Russian Home Front In War And Revolution, 1914-22. Russia's Revolution In Regional Perspective
Slavica Publishers (Bloomington, IN) issued the collection of papers edited by Liudmila Novikova, Deputy Director of the the International Center for the History and Sociology of World War II and Its Consequences. Novikova also prepared one of the chapters.
This book presents a series of essays from leading international scholars that expand our understanding of the Russian Revolution through the detailed study of specific localities. Answering the important question of how locality affected the revolutionary experience, these essays provide regional snapshots from across Russia that highlight important themes of the revolution. Drawing on new empirical research from local archives, the authors contribute to the larger historiographic debates on the social and political meaning of the Russian revolution as well as the nature of the Russian state. Russia’s Revolution in Regional Perspective highlights several important themes of the period that are reflected in this volume: a multitudinal state, the fluidity of party politics, the importance of violence as a historical agent, individual experiences, and the importance of economics and social forces.
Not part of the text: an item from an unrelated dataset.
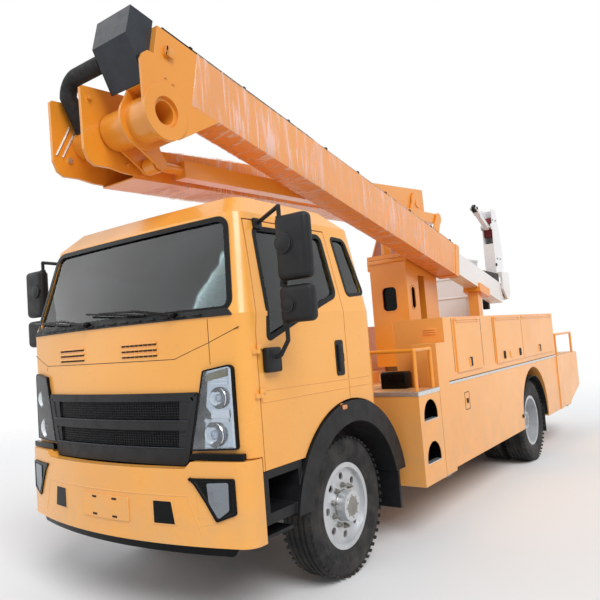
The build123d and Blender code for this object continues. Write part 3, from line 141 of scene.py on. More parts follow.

We reconceptualize developments in Russia between 1914 and 1922 as a kaleidoscopic process whose dynamic was not solely determined in the capitals.
Russia’s Revolution in Regional Perspective is the first of four books comprising the volume Russia’s Home Front in War and Revolution, 1914–22, which studies Russia’s Home Front from the First World War through the Civil War. They are part of a broader centennial series on “Russia’s Great War and Revolution, 1914–22.”